* begin *

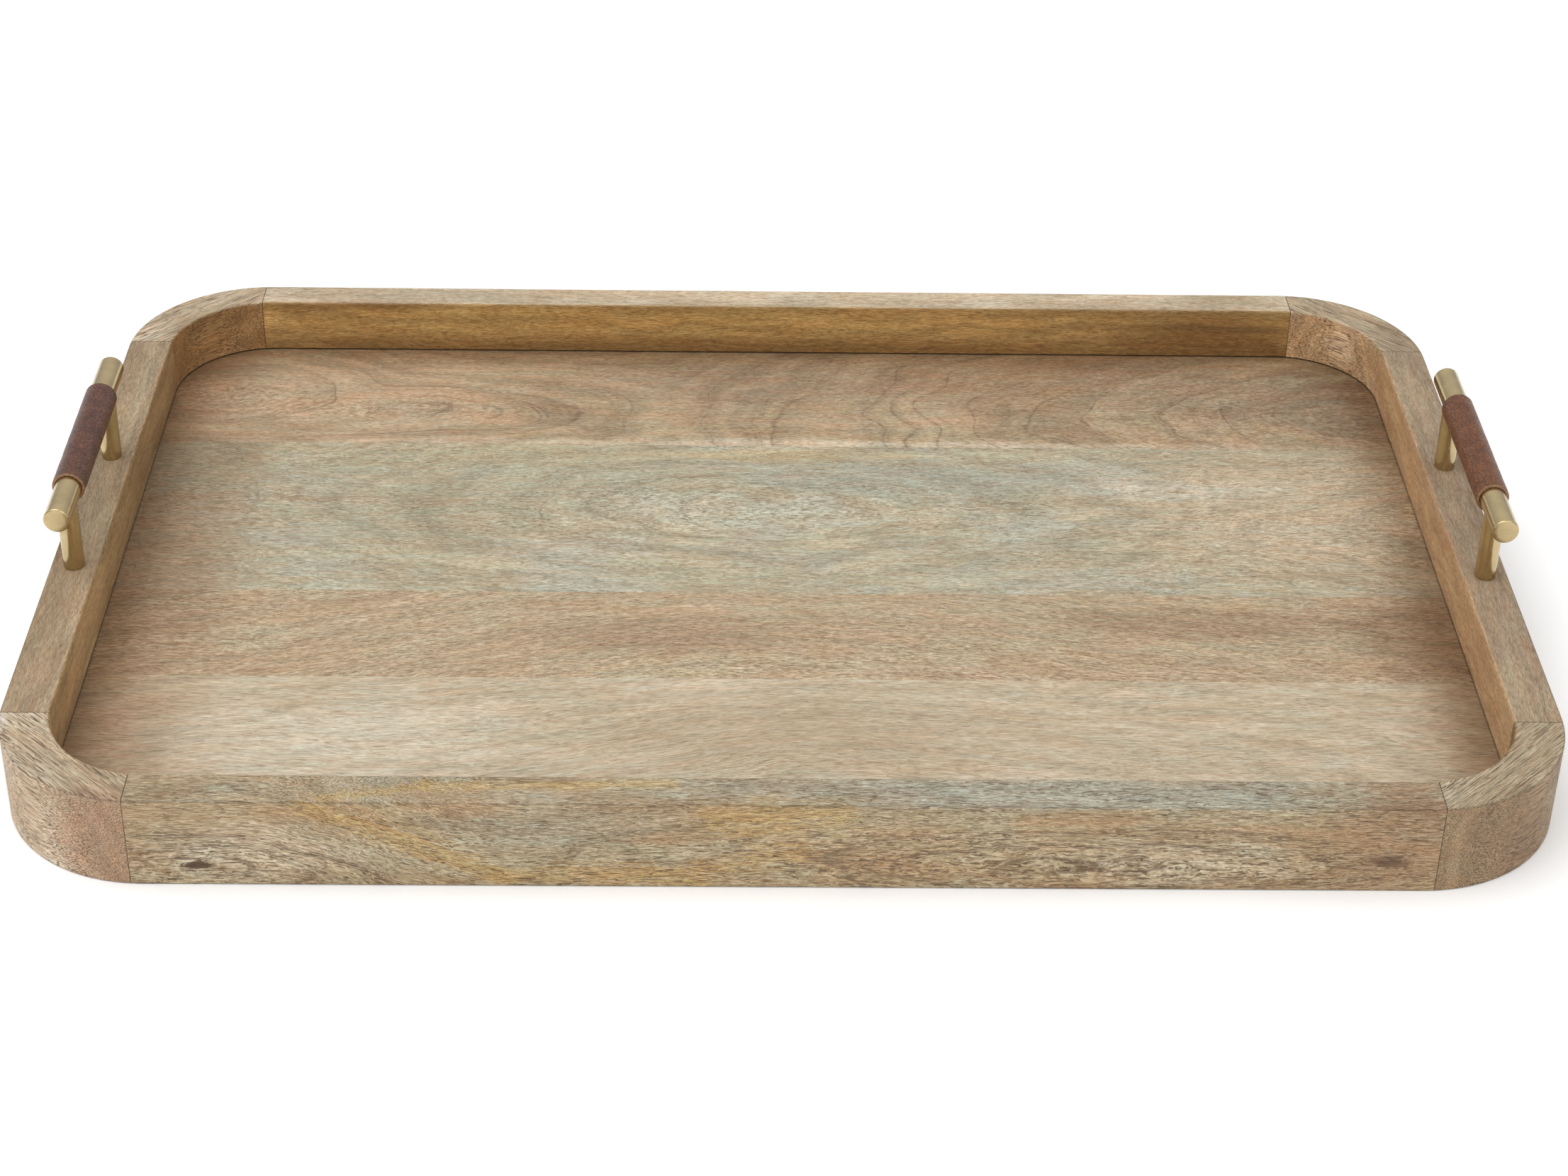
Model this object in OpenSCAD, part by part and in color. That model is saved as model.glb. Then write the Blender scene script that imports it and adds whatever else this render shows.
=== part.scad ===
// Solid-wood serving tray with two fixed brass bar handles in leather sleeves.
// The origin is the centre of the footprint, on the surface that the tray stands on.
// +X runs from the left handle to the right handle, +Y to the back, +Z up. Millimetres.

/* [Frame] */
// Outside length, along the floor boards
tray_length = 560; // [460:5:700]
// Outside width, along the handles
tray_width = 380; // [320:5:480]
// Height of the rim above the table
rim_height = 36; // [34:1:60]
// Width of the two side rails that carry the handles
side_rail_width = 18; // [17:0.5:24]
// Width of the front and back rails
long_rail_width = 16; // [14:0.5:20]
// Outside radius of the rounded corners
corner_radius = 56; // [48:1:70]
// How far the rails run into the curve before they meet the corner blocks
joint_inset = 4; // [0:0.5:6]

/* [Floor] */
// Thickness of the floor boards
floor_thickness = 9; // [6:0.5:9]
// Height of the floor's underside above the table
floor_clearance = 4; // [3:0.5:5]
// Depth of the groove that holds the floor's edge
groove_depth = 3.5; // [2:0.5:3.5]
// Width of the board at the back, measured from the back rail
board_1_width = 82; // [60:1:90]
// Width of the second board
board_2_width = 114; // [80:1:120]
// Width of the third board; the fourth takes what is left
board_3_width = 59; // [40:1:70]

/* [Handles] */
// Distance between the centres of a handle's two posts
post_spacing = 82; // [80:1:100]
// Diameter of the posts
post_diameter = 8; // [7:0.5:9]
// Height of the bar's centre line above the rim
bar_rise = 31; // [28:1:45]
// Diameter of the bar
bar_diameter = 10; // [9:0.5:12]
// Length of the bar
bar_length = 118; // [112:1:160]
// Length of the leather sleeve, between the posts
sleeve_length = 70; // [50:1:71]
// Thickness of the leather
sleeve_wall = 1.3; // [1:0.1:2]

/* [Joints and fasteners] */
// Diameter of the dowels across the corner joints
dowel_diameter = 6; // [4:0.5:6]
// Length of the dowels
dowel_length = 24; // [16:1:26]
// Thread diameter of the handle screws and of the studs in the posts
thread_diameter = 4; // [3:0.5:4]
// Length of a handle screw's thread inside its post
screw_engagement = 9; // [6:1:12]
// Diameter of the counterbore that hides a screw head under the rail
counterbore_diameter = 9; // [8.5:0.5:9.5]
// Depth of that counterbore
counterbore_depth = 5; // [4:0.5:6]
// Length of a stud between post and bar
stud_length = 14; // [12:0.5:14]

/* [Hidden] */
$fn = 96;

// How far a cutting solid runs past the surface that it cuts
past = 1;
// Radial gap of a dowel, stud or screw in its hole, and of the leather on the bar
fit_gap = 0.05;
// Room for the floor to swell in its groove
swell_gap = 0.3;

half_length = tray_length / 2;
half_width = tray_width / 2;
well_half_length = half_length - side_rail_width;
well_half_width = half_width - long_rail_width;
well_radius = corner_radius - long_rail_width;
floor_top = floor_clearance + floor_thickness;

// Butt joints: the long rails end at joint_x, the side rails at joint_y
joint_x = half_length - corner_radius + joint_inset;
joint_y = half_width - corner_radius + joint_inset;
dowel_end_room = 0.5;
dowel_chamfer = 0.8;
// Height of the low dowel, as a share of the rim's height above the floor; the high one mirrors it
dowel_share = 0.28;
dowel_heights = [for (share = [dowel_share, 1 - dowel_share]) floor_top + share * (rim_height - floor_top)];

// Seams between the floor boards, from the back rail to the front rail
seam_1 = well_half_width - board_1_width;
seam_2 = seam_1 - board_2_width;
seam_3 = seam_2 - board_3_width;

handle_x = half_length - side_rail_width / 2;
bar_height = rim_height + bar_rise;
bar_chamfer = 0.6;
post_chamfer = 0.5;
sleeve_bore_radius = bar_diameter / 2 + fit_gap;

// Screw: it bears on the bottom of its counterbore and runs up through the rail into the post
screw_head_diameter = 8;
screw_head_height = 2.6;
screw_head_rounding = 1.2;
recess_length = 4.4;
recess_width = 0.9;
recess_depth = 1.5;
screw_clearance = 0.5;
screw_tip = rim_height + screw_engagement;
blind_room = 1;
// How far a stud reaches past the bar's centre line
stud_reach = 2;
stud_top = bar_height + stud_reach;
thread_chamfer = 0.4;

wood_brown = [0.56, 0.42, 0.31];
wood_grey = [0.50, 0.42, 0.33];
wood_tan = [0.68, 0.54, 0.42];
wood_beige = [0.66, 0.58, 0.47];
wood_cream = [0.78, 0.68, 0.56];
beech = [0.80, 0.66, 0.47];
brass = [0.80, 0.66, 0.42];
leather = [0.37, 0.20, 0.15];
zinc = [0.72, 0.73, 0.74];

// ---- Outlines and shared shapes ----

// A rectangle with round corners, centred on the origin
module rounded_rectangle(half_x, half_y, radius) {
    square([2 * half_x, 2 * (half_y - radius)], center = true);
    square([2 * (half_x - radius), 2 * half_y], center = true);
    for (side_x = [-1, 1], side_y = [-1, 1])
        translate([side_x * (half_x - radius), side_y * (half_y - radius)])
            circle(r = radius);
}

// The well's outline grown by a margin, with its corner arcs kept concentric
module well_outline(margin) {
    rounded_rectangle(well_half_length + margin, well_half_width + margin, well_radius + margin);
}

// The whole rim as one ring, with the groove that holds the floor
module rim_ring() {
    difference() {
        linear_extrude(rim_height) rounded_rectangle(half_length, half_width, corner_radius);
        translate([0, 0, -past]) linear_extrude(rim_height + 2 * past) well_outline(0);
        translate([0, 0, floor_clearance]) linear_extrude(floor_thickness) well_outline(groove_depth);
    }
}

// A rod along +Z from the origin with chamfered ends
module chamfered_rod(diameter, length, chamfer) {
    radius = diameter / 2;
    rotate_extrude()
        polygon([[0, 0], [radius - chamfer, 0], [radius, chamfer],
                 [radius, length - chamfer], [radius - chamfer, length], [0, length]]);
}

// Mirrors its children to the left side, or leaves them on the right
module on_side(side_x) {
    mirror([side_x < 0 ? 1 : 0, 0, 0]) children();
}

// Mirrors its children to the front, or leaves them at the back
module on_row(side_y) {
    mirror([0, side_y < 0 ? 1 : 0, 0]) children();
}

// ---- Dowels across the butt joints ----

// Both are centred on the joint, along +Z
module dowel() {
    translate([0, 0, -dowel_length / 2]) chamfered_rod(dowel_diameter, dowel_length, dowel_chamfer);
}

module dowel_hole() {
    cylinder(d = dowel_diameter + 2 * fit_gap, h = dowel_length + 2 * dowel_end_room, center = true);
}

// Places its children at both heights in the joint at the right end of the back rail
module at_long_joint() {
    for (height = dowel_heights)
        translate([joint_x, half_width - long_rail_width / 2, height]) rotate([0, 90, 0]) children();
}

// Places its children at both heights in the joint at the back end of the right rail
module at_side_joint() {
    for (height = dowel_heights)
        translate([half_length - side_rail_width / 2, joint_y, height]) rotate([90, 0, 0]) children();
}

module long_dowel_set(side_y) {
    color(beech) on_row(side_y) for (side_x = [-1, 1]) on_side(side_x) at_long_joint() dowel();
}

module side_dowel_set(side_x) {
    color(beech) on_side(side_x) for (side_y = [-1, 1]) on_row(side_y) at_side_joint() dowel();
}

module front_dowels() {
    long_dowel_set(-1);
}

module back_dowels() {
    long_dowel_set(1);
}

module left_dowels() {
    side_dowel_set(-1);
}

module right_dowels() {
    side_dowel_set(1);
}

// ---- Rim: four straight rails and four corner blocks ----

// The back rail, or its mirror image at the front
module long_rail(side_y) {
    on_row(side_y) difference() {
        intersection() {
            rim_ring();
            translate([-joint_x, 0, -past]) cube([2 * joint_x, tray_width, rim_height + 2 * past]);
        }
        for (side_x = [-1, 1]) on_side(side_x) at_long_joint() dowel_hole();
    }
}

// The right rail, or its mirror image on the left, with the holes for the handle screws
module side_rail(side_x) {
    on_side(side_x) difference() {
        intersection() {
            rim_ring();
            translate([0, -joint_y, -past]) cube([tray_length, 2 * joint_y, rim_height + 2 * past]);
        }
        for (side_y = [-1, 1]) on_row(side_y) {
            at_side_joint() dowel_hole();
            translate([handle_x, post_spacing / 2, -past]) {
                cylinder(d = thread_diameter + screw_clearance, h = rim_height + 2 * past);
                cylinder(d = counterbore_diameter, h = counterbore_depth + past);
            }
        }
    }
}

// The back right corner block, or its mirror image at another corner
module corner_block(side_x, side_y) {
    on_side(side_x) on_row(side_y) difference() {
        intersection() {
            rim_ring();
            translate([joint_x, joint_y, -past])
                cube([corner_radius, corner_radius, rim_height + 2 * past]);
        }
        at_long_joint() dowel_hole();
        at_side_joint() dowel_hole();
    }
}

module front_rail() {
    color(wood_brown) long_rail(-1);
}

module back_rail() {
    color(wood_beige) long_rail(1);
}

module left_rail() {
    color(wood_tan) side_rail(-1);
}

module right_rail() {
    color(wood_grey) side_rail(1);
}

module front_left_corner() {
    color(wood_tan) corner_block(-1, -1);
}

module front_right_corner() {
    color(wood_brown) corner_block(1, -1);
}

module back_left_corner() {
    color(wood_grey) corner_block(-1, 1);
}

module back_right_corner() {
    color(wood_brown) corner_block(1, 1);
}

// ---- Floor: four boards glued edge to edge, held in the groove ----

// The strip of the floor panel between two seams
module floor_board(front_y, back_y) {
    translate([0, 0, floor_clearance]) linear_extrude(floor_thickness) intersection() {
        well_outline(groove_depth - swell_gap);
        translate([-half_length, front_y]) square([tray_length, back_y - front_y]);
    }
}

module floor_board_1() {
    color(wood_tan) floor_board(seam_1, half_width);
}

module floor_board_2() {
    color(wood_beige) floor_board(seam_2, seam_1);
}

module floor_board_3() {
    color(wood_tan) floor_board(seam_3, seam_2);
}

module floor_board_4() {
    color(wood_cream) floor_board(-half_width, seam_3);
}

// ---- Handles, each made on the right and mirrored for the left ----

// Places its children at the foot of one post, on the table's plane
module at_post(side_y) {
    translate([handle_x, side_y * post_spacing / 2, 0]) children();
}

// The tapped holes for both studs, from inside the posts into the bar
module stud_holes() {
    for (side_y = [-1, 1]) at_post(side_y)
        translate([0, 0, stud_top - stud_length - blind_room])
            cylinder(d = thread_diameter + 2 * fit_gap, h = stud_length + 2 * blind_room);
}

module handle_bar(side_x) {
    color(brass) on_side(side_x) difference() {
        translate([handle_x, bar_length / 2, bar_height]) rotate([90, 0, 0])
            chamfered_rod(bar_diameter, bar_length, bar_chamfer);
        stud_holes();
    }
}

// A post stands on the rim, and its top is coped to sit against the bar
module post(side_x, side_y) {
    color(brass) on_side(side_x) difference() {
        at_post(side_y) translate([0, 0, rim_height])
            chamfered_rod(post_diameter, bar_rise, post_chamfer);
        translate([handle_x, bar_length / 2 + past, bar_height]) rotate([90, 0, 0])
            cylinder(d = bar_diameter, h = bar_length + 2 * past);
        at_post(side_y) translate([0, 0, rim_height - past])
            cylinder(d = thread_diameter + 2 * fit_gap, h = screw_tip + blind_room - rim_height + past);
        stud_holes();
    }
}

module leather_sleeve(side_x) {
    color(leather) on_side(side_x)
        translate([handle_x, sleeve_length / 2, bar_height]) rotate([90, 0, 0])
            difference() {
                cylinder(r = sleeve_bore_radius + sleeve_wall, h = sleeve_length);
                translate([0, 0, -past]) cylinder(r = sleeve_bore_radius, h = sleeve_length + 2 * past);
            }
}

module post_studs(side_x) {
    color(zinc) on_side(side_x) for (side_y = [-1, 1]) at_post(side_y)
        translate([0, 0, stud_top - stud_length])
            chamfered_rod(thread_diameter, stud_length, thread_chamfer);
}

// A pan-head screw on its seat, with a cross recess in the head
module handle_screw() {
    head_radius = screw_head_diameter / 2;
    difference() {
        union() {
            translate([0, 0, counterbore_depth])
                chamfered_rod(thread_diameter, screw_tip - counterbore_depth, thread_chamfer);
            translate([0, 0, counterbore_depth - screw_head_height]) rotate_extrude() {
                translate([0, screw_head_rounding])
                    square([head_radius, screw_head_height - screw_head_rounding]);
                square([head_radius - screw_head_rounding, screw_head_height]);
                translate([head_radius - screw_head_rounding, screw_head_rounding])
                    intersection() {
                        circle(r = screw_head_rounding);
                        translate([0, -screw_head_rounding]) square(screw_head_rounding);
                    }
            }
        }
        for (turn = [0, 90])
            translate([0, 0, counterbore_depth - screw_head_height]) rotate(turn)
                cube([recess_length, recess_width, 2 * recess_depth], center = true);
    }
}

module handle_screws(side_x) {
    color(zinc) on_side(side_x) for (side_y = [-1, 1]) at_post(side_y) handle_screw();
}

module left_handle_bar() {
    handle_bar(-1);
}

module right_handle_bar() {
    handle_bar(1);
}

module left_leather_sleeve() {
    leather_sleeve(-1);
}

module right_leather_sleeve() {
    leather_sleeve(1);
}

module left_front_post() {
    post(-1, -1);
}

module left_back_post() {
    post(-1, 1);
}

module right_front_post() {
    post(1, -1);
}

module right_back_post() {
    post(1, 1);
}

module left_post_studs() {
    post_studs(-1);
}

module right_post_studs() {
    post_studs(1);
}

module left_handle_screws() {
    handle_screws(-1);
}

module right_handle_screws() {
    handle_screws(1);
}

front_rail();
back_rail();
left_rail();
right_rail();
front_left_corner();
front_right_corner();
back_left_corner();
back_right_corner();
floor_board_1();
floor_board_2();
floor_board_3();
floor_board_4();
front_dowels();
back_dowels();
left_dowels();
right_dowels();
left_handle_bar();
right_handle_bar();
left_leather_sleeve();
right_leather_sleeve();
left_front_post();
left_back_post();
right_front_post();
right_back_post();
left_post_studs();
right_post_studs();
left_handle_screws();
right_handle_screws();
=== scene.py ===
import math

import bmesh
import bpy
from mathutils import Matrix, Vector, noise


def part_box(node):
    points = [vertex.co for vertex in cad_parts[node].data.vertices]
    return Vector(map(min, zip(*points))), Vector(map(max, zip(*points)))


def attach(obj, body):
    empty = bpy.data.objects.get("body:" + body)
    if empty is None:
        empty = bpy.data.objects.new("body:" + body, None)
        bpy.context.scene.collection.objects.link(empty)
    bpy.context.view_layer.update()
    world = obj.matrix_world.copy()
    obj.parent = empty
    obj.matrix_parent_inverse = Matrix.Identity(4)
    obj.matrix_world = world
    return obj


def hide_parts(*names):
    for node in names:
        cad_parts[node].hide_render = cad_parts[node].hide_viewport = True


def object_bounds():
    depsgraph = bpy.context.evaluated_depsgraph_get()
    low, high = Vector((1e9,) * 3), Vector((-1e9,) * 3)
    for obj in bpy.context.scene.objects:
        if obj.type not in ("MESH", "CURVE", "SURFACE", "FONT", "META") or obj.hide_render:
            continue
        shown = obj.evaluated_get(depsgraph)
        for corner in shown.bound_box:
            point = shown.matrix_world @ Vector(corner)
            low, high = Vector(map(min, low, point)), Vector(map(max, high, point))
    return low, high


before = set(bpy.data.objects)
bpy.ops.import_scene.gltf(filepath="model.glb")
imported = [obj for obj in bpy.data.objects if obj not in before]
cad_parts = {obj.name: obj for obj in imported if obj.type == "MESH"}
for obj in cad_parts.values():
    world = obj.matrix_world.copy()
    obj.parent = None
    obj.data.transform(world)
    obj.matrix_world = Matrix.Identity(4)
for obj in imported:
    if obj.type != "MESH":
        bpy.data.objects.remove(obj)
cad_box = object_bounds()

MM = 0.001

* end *

◆ Given exercise ◆
Working from the data above, extract solely the lines from the one containing "point = shown.matrix_world" through the one containing "cad_box = object_bounds()", exactly as they appear, both included.

◆ Response to this exercise ◆
            point = shown.matrix_world @ Vector(corner)
            low, high = Vector(map(min, low, point)), Vector(map(max, high, point))
    return low, high


before = set(bpy.data.objects)
bpy.ops.import_scene.gltf(filepath="model.glb")
imported = [obj for obj in bpy.data.objects if obj not in before]
cad_parts = {obj.name: obj for obj in imported if obj.type == "MESH"}
for obj in cad_parts.values():
    world = obj.matrix_world.copy()
    obj.parent = None
    obj.data.transform(world)
    obj.matrix_world = Matrix.Identity(4)
for obj in imported:
    if obj.type != "MESH":
        bpy.data.objects.remove(obj)
cad_box = object_bounds()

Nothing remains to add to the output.